Thirteen Conversations About One Thing (2001)

Directed by Jill Sprecher. Starring Alan Arkin, Matthew McConaughey, John Turturro, Frankie Faison, Clea DuVall, Amy Irving, William Wise, Tia Texada, Barbara Sukowa, Rob McElhenney, David Connolly, Shawn Elliott. [R]

The lives of several disparate individuals intersect in unexpected ways while pondering (weak and weary) about unpredictability, luck, and the pursuit of the one thing (happiness). Arkin is an insurance claims middle manager who makes a barroom encounter with district attorney McConaughey, who gets involved in a hit-and-run with DuVall, and so on. Though scripted by Jill and Karen Sprecher with intelligence and ably performed by its cast, this quiet and moody drama has more than its fair share of pretentious moments, its pseudo-philosophical disquisition on random cause-and-effect never takes hold or reaches its earnest goal, and despite all signs of sincerity, the miserablism distances its storylines and characters.
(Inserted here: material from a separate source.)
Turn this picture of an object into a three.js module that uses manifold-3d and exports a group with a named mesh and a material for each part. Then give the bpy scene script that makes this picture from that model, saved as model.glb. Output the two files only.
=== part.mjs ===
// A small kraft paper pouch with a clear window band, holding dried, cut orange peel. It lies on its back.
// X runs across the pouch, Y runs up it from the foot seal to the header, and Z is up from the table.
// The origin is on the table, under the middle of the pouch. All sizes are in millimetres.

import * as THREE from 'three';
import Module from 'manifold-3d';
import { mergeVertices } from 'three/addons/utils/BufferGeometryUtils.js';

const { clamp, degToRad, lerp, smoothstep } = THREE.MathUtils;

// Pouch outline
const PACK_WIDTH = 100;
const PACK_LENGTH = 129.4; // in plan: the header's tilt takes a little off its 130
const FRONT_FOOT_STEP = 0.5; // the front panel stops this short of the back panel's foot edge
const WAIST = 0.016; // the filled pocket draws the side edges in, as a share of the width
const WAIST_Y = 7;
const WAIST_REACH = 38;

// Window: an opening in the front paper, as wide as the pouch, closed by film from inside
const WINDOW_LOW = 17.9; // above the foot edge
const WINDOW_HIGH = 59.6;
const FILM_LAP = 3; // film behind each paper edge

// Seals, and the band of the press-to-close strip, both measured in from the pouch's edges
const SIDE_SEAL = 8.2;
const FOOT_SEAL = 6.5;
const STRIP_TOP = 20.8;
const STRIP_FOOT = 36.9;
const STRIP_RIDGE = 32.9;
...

When spontaneity is removed from the equation, all that’s left is karma, divine hand, and fate, and the sensation of being jerked around is hard to ignore; this technique may work in a juicy thriller, but not in a formally-plotted jigsaw drama. The cruel way that one of physics professor Turturro’s lectures “folds into” the reality of another character’s suicide within minutes is especially clunky. Traveled through the festival circuit in 2001 before getting a limited US release the following year.